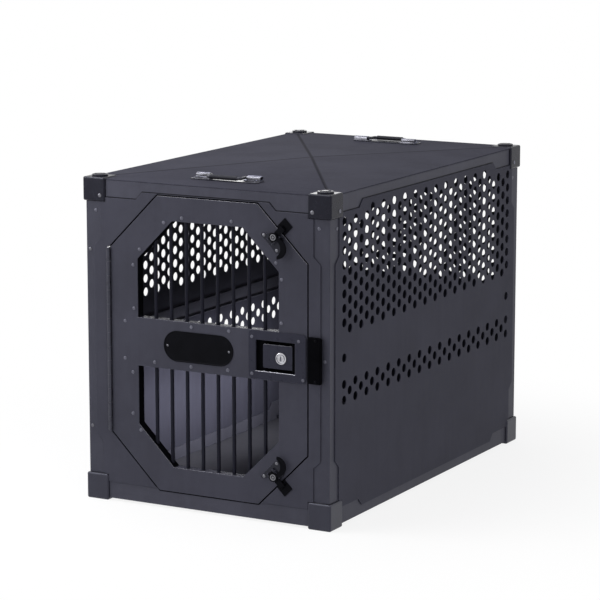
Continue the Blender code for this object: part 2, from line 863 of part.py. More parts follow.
def chamfer_frame(hub, upper):
    """The frame of one latch: its origin is the hub's centre on the door's face."""
    x, z = hub
    out = 1 if upper else -1
    u = Vector((1, 0, -out)).normalized()
    v = Vector((1, 0, out)).normalized()
    frame = Matrix.Identity(4)
    for column, axis in enumerate((u, v, -Y)):
        for row in range(3):
            frame[row][column] = axis[row]
    frame.translation = place(x, panel_inset, z)
    return frame


def local_plate(name, outline, w):
    """A plate between two heights w over the origin of a frame of its own."""
    return as_mesh(prism(name, outline, w[1] - w[0], (), PLAN, (0, 0, sum(w) / 2 * MM)))


def local_block(name, u, v, w):
    return local_plate(name, [(u[0], v[0]), (u[1], v[0]), (u[1], v[1]), (u[0], v[1])], w)


def seated(obj, frame):
    """Moves an object from the latch's own frame to its place, with its helpers."""
    for modifier in obj.modifiers:
        if modifier.type == "BOOLEAN":
            helper = modifier.object
            helper.matrix_world = frame @ helper.matrix_world
            if frame.determinant() < 0:
                flip(helper)
    obj.matrix_world = frame @ obj.matrix_world
    if frame.determinant() < 0:
        flip(obj)
    return obj


def flip(obj):
    """Takes a mirroring out of an object's matrix and puts it into its mesh."""
    obj.data.transform(obj.matrix_world)
    obj.data.flip_normals()
    obj.matrix_world = Matrix.Identity(4)


def butterfly(which, hub):
    """The base with two guides, the hook between them, the wing that drives it and its keeper."""
    frame = chamfer_frame(hub, which == "upper")
    base_u, base_v = butterfly_base
    rail_u = hook_width / 2 + gap
    base = local_plate(f"butterfly_base_{which}", rounded_rectangle(base_u, base_v, 5, 2),
                       (gap, gap + sheet))
    for side in (-1, 1):
        u = sorted((side * rail_u, side * (rail_u + guide_wall)))
        join(base, local_block("guide", u, guide_v, (sheet - 0.5, guide_top)))
    seated(base, frame)

    half = hook_width / 2
    hook = local_block(f"butterfly_hook_{which}", (-half, half), (-hook_tail, hook_reach), hook_w)
    nose = local_block("nose", (0.5 - half, half - 0.5), (hook_reach - 3, hook_reach - 0.2),
                       (keeper_w + gap, hook_w[0] + 1))
    seated(join(hook, nose), frame)

    proud = latch_stand + panel_inset
    wing = cylinder(f"butterfly_wing_{which}", hub_r, hub_w, proud, (0, 0, 0))
    lobe = [(0, -6), (14, -9), (30, -9.5), (39, -5), (41, 1), (36, 6), (22, 7.5), (0, 7)]
    seated(join(wing, local_plate("blade", lobe, blade_w)), frame)

    half = keeper_side / 2
    v = (keeper_start, keeper_start + keeper_side)
    keeper = local_block(f"butterfly_keeper_{which}", (-half, half), v, (gap, keeper_w))
    lip_v = (hook_reach - 6.3, hook_reach - 3.3)
    lip = local_block("keeper_lip", (2.5 - half, half - 2.5), lip_v,
                      (keeper_w - 0.6, hook_w[0] - gap))
    seated(join(keeper, lip), frame)
    return base, hook, wing, keeper


butterfly_hubs = {
    which: (door_x[1] - x, door_z[1] - z if which == "upper" else door_z[0] + z)
    for which, (x, z) in butterfly_hub_inset.items()
}
butterflies = {which: butterfly(which, hub) for which, hub in butterfly_hubs.items()}


# Folding handles on the roof

roof_slope = math.atan2(roof_rise, length / 2 - rail_inset)


def handle_frame(rear):
    """The frame of a handle: its origin is on the roof, y points to the kennel's middle."""
    d = handle_from_end
    z = roof_z + sheet + (d - rail_inset) * math.tan(roof_slope) + gap
    spot = place(width / 2, length - d if rear else d, z)
    turn = Matrix.Rotation(math.pi if rear else 0.0, 4, "Z")
    return Matrix.Translation(spot) @ turn @ Matrix.Rotation(roof_slope, 4, "X")


def handle(end):
    """A plate with two lugs, and the bail that folds up from between them."""
    frame = handle_frame(end == "rear")
    long, deep = handle_base
    outline = rounded_rectangle((-long / 2, long / 2), (-deep / 2, deep / 2), handle_base_round, 2)
    base = local_plate(f"handle_base_{end}", outline, (0, handle_plate))
    lug_v = (handle_axis_y - handle_lug_half, handle_axis_y + handle_lug_half)
    for side in (-1, 1):
        u = sorted((side * handle_lug_x[0], side * handle_lug_x[1]))
        join(base, local_block("lug", u, lug_v, (handle_plate - 0.8, handle_lug_top)))
    pivot = (0, handle_axis_y * MM, handle_axis_z * MM)
    cut(base, cylinder("pivot_bore", handle_rod_r + gap, -long, long, pivot, (1, 0, 0), 8))
    seated(base, frame)

    arm = handle_lug_x[0] - handle_rod_r - 1
    end_x = handle_lug_x[1] - 8
    grip_y = handle_axis_y - handle_throw
    path = [(-end_x, handle_axis_y), (-arm, handle_axis_y), (-arm, grip_y),
            (arm, grip_y), (arm, handle_axis_y), (end_x, handle_axis_y)]
    curve = bpy.data.curves.new(f"handle_bail_{end}", "CURVE")
    curve.dimensions = "3D"
    curve.bevel_depth = handle_rod_r * MM
    curve.bevel_resolution = 2
    curve.use_fill_caps = True
    spline = curve.splines.new("POLY")
    spline.points.add(len(path) - 1)
    for point, (x, y) in zip(spline.points, path):
        point.co = (x * MM, y * MM, handle_axis_z * MM, 1)
    bail = bpy.data.objects.new(f"handle_bail_{end}", curve)
    parts.objects.link(bail)
    bail = as_mesh(bail)
    grip_spot = (0, grip_y * MM, handle_axis_z * MM)
    grip = cylinder("grip", handle_grip_r, 4 - arm, arm - 4, grip_spot, (1, 0, 0), 10)
    seated(join(bail, grip), frame)
    return base, bail, frame @ Vector(pivot)


handles = {end: handle(end) for end in ("front", "rear")}


# Moving pieces hang from empties on their joints' axes

def axis_empty(name, at, children, parent=None):
    empty = bpy.data.objects.new(name, None)
    parts.objects.link(empty)
    empty.location = at
    bpy.context.view_layer.update()
    for child in children:
        child.parent = empty
        child.matrix_parent_inverse = Matrix.Translation(at).inverted()
    if parent:
        empty.parent = parent
        empty.matrix_parent_inverse = parent.matrix_world.inverted()
    bpy.context.view_layer.update()
    return empty


door_pieces = [skin, *frames, *bars, leaf_door, housing]
door_pieces += [butterflies[which][0] for which in butterflies]
door_axis = axis_empty("door_axis", place(hinge_x, 0, 0), door_pieces)
paddle_axis = axis_empty("paddle_axis", place(*paddle_pivot, key_z), [paddle], door_axis)
axis_empty("key_axis", place(key_x, 0, key_z), [plug], paddle_axis)
axis_empty("bolt_slide", place(bolt_x[0], sum(bolt_d) / 2, sum(bolt_z) / 2), [bolt], door_axis)
for which, (x, z) in butterfly_hubs.items():
    hub_point = place(x, panel_inset, z)
    axis_empty(f"wing_axis_{which}", hub_point, [butterflies[which][2]], door_axis)
    axis_empty(f"hook_slide_{which}", hub_point, [butterflies[which][1]], door_axis)
for end, (base, bail, axis) in handles.items():
    axis_empty(f"handle_axis_{end}", axis, [bail])


# Materials: powder-coated aluminium, dark castings, black plastic and bright steel

finishes = {
    "casting": ((0.022, 0.022, 0.027), 0.45, 0.5),
    "post": ((0.030, 0.030, 0.036), 0.42, 0.6),
    "rail": ((0.030, 0.030, 0.036), 0.42, 0.6),
    "belt": ((0.030, 0.030, 0.036), 0.42, 0.6),
    "hinge": ((0.020, 0.020, 0.024), 0.40, 0.7),
    "latch": ((0.028, 0.028, 0.033), 0.40, 0.5),
    "key": ((0.700, 0.700, 0.710), 0.20, 1.0),
    "strike": ((0.004, 0.004, 0.005), 0.50, 0.0),
    "butterfly_wing": ((0.600, 0.600, 0.620), 0.25, 1.0),
    "butterfly": ((0.008, 0.008, 0.010), 0.40, 0.3),
    "handle_base": ((0.550, 0.550, 0.570), 0.30, 1.0),
    "handle_bail": ((0.020, 0.020, 0.022), 0.50, 0.2),
}
sheet_finish = ((0.036, 0.036, 0.044), 0.45, 0.5)


def finish(obj):
    """A material of its own for each piece, with the colour of what it is made of."""
    kinds = [kind for kind in finishes if obj.name.startswith(kind)]
    colour, roughness, metallic = finishes[max(kinds, key=len)] if kinds else sheet_finish
    material = bpy.data.materials.new(obj.name)
    material.use_nodes = True
    shader = material.node_tree.nodes["Principled BSDF"]
    shader.inputs["Base Color"].default_value = (*colour, 1.0)
    shader.inputs["Roughness"].default_value = roughness
    shader.inputs["Metallic"].default_value = metallic
    obj.data.materials.clear()
    obj.data.materials.append(material)


for piece in parts.objects:
    if piece.type in ("MESH", "CURVE"):
        finish(piece)
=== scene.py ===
# %% [markdown]
# # Aluminium dog kennel
# A heavy travel kennel is a frame of bent angle rails that are held in eight cast corners. Sheet
# panels are riveted over it: plain in front, perforated at the sides and the rear, and creased on
# the roof. The measured CAD model gives every rigid piece its size and place. This notebook adds
# what a camera sees: broken edges, round holes, rivets, and the powder coat.

import json
import math

import bmesh
import bpy
from mathutils import Matrix, Vector

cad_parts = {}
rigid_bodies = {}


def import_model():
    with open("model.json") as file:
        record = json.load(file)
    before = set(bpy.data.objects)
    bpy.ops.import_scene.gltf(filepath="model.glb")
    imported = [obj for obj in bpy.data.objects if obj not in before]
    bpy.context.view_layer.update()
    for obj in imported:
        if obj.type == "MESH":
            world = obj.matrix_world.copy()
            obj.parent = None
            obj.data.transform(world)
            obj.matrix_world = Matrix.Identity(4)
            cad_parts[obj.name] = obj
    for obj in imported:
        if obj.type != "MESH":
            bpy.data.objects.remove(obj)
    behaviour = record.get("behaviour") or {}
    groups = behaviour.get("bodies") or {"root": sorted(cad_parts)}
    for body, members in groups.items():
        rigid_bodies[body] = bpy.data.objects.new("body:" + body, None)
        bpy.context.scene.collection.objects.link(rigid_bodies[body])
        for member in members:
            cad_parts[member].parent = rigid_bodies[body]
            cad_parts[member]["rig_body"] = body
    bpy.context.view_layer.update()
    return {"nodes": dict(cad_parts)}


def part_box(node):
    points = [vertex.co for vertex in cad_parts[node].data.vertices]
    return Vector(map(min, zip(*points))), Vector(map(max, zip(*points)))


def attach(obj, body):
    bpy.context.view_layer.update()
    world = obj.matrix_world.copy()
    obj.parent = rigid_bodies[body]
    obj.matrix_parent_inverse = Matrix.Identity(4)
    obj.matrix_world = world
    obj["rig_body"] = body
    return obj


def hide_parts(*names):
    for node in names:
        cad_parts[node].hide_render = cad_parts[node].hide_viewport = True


for leftover in list(bpy.data.objects):
    bpy.data.objects.remove(leftover)
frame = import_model()
nodes = frame["nodes"]

# %% [markdown]
# All places below are in millimetres: x from the left side, d behind the front of the cast
# corners, z above the floor. One function turns them into Blender's metres, so that every number
# can be compared with a ruler on the real kennel. The CAD's origin lies 452.5 mm behind the front,
# which is not quite the middle of the length.

# %% Places in millimetres
MM = 0.001
WIDTH, LENGTH, HEIGHT = 584.0, 914.0, 686.0
HALF_WIDTH = WIDTH / 2
FRONT = 452.5
MIDDLE_Y = LENGTH / 2 - FRONT
RAIL_D = 5.0
BODY_OF = {name: node["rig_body"] for name, node in nodes.items()}


def place(x, d, z):
    """A point of the kennel in Blender's metres."""
    return Vector((x - HALF_WIDTH, d - FRONT, z)) * MM


print("the middle of the door:", [round(v, 4) for v in place(297, 0, 347)])

# %% [markdown]
# ## Tools of the bench
# Everything is modelled as by hand: a primitive or a copied sheet is opened in edit mode, some of
# its faces or edges are selected by their place, and an operator works on them. These helpers
# select one piece, open it, and apply a modifier.

# %% Select, open and modify
def added(name, data):
    """A new object of the scene."""
    made = bpy.data.objects.new(name, data)
    bpy.context.scene.collection.objects.link(made)
    return made


def take(piece):
    """Makes one piece the only selected and active one."""
    bpy.ops.object.select_all(action="DESELECT")
    piece.select_set(True)
    bpy.context.view_layer.objects.active = piece


def pick(piece, test, kind="FACE"):
    """Opens a piece in edit mode, with the faces or edges selected that pass the test."""
    take(piece)
    bpy.ops.object.mode_set(mode="EDIT")
    bpy.ops.mesh.select_mode(type=kind)
    bpy.ops.mesh.select_all(action="DESELECT")
    close()
    mesh = piece.data
    if kind == "FACE":
        for face in mesh.polygons:
            face.select = test(face.center, face.normal)
    else:
        for edge in mesh.edges:
            start, end = (mesh.vertices[k].co for k in edge.vertices)
            edge.select = test((start + end) / 2, (end - start).normalized())
    bpy.ops.object.mode_set(mode="EDIT")


def close():
    """Leaves edit mode."""
    bpy.ops.object.mode_set(mode="OBJECT")


def modify(piece, kind, **settings):
    """Adds a modifier with its settings and applies it."""
    modifier = piece.modifiers.new(kind.title(), kind)
    for name, value in settings.items():
        setattr(modifier, name, value)
    take(piece)
    bpy.ops.object.modifier_apply(modifier=modifier.name)


def break_edges(piece, width, segments=2, angle=35):
    """Bevels every edge that is sharper than an angle, by a width in millimetres."""
    modify(piece, "BEVEL", width=width * MM, segments=segments, limit_method="ANGLE",
           angle_limit=math.radians(angle))


def bevel_where(piece, test, width, segments=1):
    """Bevels the edges that pass a test, by a width in millimetres."""
    pick(piece, test, "EDGE")
    bpy.ops.mesh.bevel(offset=width * MM, segments=segments, affect="EDGES")
    close()


def smooth(piece, angle=35):
    """Smooth shading that keeps corners crisp and flat faces flat."""
    take(piece)
    bpy.ops.object.shade_smooth_by_angle(angle=math.radians(angle))
    modify(piece, "WEIGHTED_NORMAL", keep_sharp=True)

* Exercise
Of the lines above, extract only those from the line with "obj.data.materials.append(material)" to the line with "record = json.load(file)", both included, exactly as written.

* Response
    obj.data.materials.append(material)


for piece in parts.objects:
    if piece.type in ("MESH", "CURVE"):
        finish(piece)
=== scene.py ===
# %% [markdown]
# # Aluminium dog kennel
# A heavy travel kennel is a frame of bent angle rails that are held in eight cast corners. Sheet
# panels are riveted over it: plain in front, perforated at the sides and the rear, and creased on
# the roof. The measured CAD model gives every rigid piece its size and place. This notebook adds
# what a camera sees: broken edges, round holes, rivets, and the powder coat.

import json
import math

import bmesh
import bpy
from mathutils import Matrix, Vector

cad_parts = {}
rigid_bodies = {}


def import_model():
    with open("model.json") as file:
        record = json.load(file)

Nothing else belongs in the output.